Large reference displacement analysis of composite plates part I: Finite element formulation

Abstract

AbstractThis investigation concerns itself with the dynamic analysis of thin, laminated composite plates consisting of layers of orthotropic laminae that undergo large arbitrary rigid body displacements and small elastic deformations. A non‐linear finite element formulation is developed which utilizes the assumption that the bonds between the laminae are infinitesimally thin and shear non‐deformable. Using the expressions for the kinetic and strain energies, the lamina mass and stiffness matrices are identified. The non‐linear mass matrix of the lamina is expressed in terms of a set of invariants that depend on the assumed displacement field. By summing the kinetic and strain energies of the laminae of an element, the element mass and stiffness matrix can be defined in terms of the set of element invariants. It is shown that the element invariants can be expressed explicitly in terms of the invariants of its laminae.
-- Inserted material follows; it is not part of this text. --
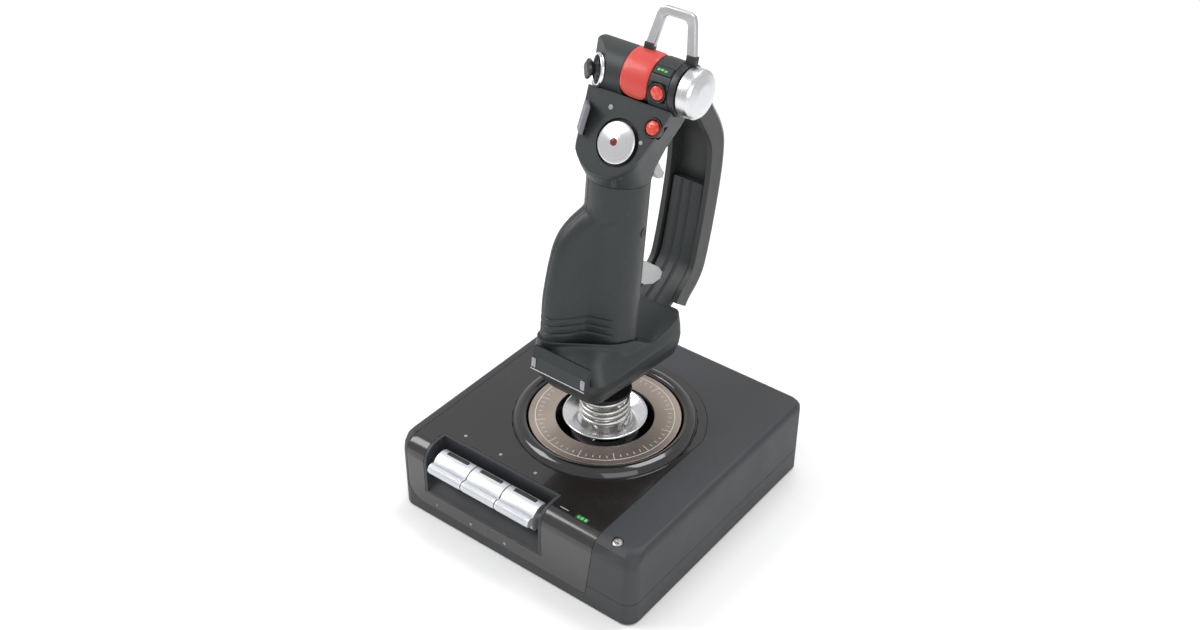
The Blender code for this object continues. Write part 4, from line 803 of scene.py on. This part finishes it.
def area_light(name, place, aim, size, power):
    """A soft rectangular light that looks at a point."""
    lamp = bpy.data.lights.new(name, "AREA")
    lamp.shape = "RECTANGLE"
    lamp.size = size[0]
    lamp.size_y = size[1]
    lamp.energy = power
    made = bpy.data.objects.new(name, lamp)
    bpy.context.scene.collection.objects.link(made)
    way = Vector(aim) - Vector(place)
    made.matrix_world = Matrix.Translation(place) @ way.to_track_quat("-Z", "Y").to_matrix().to_4x4()


def build_stage(settings):
    """Floor, even world light, three soft lights and the camera."""
    scene = bpy.context.scene
    half = 3.0
    floor = bpy.data.meshes.new("floor")
    floor.from_pydata([(-half, -half, 0), (half, -half, 0), (half, half, 0), (-half, half, 0)], [], [(0, 1, 2, 3)])
    ground = bpy.data.objects.new("floor", floor)
    scene.collection.objects.link(ground)
    paper = Finish("paper_finish", settings.floor_colour, 0.9)
    paper.set("Base Color", paper.mix(paper.noise(3), [c * 0.99 for c in settings.floor_colour],
                                      settings.floor_colour))
    floor.materials.append(paper.material)
    world = bpy.data.worlds.new("studio")
    world.use_nodes = True
    world.node_tree.nodes["Background"].inputs[0].default_value = (1, 1, 1, 1)
    world.node_tree.nodes["Background"].inputs[1].default_value = settings.sky
    scene.world = world
    area_light("key", (-0.9, -0.5, 1.1), (0, 0, 0.12), (0.7, 0.7), 9)
    area_light("fill", (1.0, -0.7, 0.7), (0, 0, 0.15), (0.9, 0.9), 4)
    area_light("top", (0.1, 0.5, 1.3), (0, 0, 0.1), (0.9, 0.5), 8)
    scene.view_settings.view_transform = "Standard"
    forward = Vector((-0.49259, 0.64708, -0.58192)).normalized()
    right = Vector((0.79250, 0.60982, 0.00726)).normalized()
    up = right.cross(forward)
    seat = Vector((0.448784, -0.595801, 0.669106))
    camera = bpy.data.cameras.new("camera")
    camera.lens = 44.98
    camera.sensor_width = 36
    viewer = bpy.data.objects.new("camera", camera)
    viewer.matrix_world = Matrix(((right.x, up.x, -forward.x, seat.x), (right.y, up.y, -forward.y, seat.y),
                                  (right.z, up.z, -forward.z, seat.z), (0, 0, 0, 1)))
    scene.collection.objects.link(viewer)
    scene.camera = viewer


# Add-on -----------------------------------------------------------------------------------------

def colour_setting(name, description, default):
    """A colour that the user can change."""
    return bpy.props.FloatVectorProperty(name=name, description=description, subtype="COLOR", default=default,
                                         min=0, max=1)


class JoystickSettings(bpy.types.PropertyGroup):
    """Sizes and colours that a user would change"""
    shell_colour: colour_setting("Base shell", "Colour of the base's two shells", (0.027, 0.0305, 0.035))
    grip_colour: colour_setting("Grip", "Colour of the grip, the head and the hand rest", (0.018, 0.0225, 0.024))
    guard_colour: colour_setting("Guard", "Colour of the hand guard", (0.028, 0.030, 0.029))
    trim_colour: colour_setting("Guard strip", "Colour of the strip round the guard", (0.34, 0.35, 0.36))
    plate_colour: colour_setting("Scale plate", "Colour of the metal plate in the base", (0.40, 0.335, 0.29))
    cover_colour: colour_setting("Flip cover", "Colour of the cover over the launch button", (0.56, 0.048, 0.034))
    lamp_colour: colour_setting("Lit buttons", "Colour of the two lit buttons", (0.50, 0.024, 0.006))
    status_colour: colour_setting("Status lamps", "Colour of the small status lamps", (0.012, 0.42, 0.05))
    lamp_glow: bpy.props.FloatProperty(
        name="Button glow", description="Strength of the lit buttons' own light", default=0.2, min=0, max=5)
    status_glow: bpy.props.FloatProperty(
        name="Status glow", description="Strength of the status lamps' own light", default=0.35, min=0, max=5)
    spring_wire: bpy.props.FloatProperty(
        name="Spring wire", description="Radius of the spring's wire", subtype="DISTANCE", unit="LENGTH",
        default=0.0014, min=0.0005, max=0.0016)
    spring_turns: bpy.props.IntProperty(
        name="Spring turns", description="Number of turns in the spring", default=4, min=2, max=8)
    bar_ribs: bpy.props.IntProperty(
        name="Bar ribs", description="Number of ribs counted over half of a toggle's finger bar", default=46, min=8,
        max=90)
    floor_colour: colour_setting("Floor", "Colour of the studio floor", (0.93, 0.93, 0.93))
    sky: bpy.props.FloatProperty(
        name="Room light", description="Strength of the even light from all round", default=0.72, min=0, max=5)


def finish_frame(settings):
    """Makes the finishes and puts each frame node's slot finish on it."""
    FINISHES.update(make_finishes(settings))
    record_slots = {part["node"]: part["material_slot"] for part in frame["record"]["subparts"]}
    for node, piece in frame["nodes"].items():
        chosen = FINISHES[record_slots[node]].material
        if piece.material_slots:
            for place in piece.material_slots:
                place.material = chosen
        else:
            piece.data.materials.append(chosen)


class JOYSTICK_OT_finishes(bpy.types.Operator):
    """Makes every finish and gives it to the frame's own pieces"""
    bl_idname = "joystick.finishes"
    bl_label = "Finishes"

    def execute(self, context):
        finish_frame(context.scene.joystick)
        return {"FINISHED"}


class JOYSTICK_OT_base(bpy.types.Operator):
    """Shells, panel, feet, marks and gland"""
    bl_idname = "joystick.base"
    bl_label = "Base"

    def execute(self, context):
        build_base()
        return {"FINISHED"}


class JOYSTICK_OT_toggles(bpy.types.Operator):
    """Three rockers with ribbed bars"""
    bl_idname = "joystick.toggles"
    bl_label = "Toggles"

    def execute(self, context):
        build_toggles(context.scene.joystick)
        return {"FINISHED"}


class JOYSTICK_OT_gimbal(bpy.types.Operator):
    """Rings, dish, spring and shaft"""
    bl_idname = "joystick.gimbal"
    bl_label = "Gimbal"

    def execute(self, context):
        build_gimbal(context.scene.joystick)
        return {"FINISHED"}


class JOYSTICK_OT_grip(bpy.types.Operator):
    """The grip's skin and its side port"""
    bl_idname = "joystick.grip"
    bl_label = "Grip"

    def execute(self, context):
        build_grip()
        return {"FINISHED"}


class JOYSTICK_OT_hand_rest(bpy.types.Operator):
    """The scooped rest and its tongue"""
    bl_idname = "joystick.hand_rest"
    bl_label = "Hand rest"

    def execute(self, context):
        build_hand_rest()
        return {"FINISHED"}


class JOYSTICK_OT_latch(bpy.types.Operator):
    """The lever that holds the hand rest"""
    bl_idname = "joystick.latch"
    bl_label = "Latch"

    def execute(self, context):
        build_latch()
        return {"FINISHED"}


class JOYSTICK_OT_guard(bpy.types.Operator):
    """Hand guard, trigger and lever"""
    bl_idname = "joystick.guard"
    bl_label = "Guard"

    def execute(self, context):
        build_guard()
        return {"FINISHED"}


class JOYSTICK_OT_head(bpy.types.Operator):
    """Head shell, face plate and buttons"""
    bl_idname = "joystick.head"
    bl_label = "Head"

    def execute(self, context):
        build_head()
        return {"FINISHED"}


class JOYSTICK_OT_hats(bpy.types.Operator):
    """Both hats and their surrounds"""
    bl_idname = "joystick.hats"
    bl_label = "Hats"

    def execute(self, context):
        build_hats()
        return {"FINISHED"}


class JOYSTICK_OT_cover(bpy.types.Operator):
    """Flip cover, bail, band and knob"""
    bl_idname = "joystick.cover"
    bl_label = "Cover"

    def execute(self, context):
        build_cover()
        return {"FINISHED"}


class JOYSTICK_OT_stage(bpy.types.Operator):
    """Floor, lights and camera"""
    bl_idname = "joystick.stage"
    bl_label = "Stage"

    def execute(self, context):
        build_stage(context.scene.joystick)
        return {"FINISHED"}


OPERATORS = [JOYSTICK_OT_finishes, JOYSTICK_OT_base, JOYSTICK_OT_toggles, JOYSTICK_OT_gimbal,
             JOYSTICK_OT_grip, JOYSTICK_OT_hand_rest, JOYSTICK_OT_latch, JOYSTICK_OT_guard,
             JOYSTICK_OT_head, JOYSTICK_OT_hats, JOYSTICK_OT_cover, JOYSTICK_OT_stage]


class JOYSTICK_PT_panel(bpy.types.Panel):
    """Lists the builders of the joystick's pieces"""
    bl_idname = "JOYSTICK_PT_panel"
    bl_label = "Flight joystick"
    bl_space_type = "VIEW_3D"
    bl_region_type = "UI"
    bl_category = "Joystick"

    def draw(self, context):
        for setting in JoystickSettings.__annotations__:
            self.layout.prop(context.scene.joystick, setting)
        for made in OPERATORS:
            self.layout.operator(made.bl_idname)


CLASSES = [JoystickSettings, *OPERATORS, JOYSTICK_PT_panel]


def register():
    """Registers the classes and puts the settings on the scene."""
    for made in CLASSES:
        bpy.utils.register_class(made)
    bpy.types.Scene.joystick = bpy.props.PointerProperty(type=JoystickSettings)


def unregister():
    """Takes the settings and the classes away again."""
    del bpy.types.Scene.joystick
    for made in reversed(CLASSES):
        bpy.utils.unregister_class(made)


def main():
    """Runs every operator in order."""
    register()
    for made in OPERATORS:
        getattr(bpy.ops.joystick, made.bl_idname.split(".")[1])()


if __name__ == "__main__":
    main()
By assembling the finite elements of the deformable body, the body invariants can be identified and expressed explicitly in terms of the invariants of the laminae of its elements. In the dynamic formulation presented in this paper, the shape functions of the laminae are assumed to have rigid body modes that need to describe only large rigid body translations. The computer implementation and the use of the formulation developed in this investigation in multibody dynamics are discussed in the second part of this paper.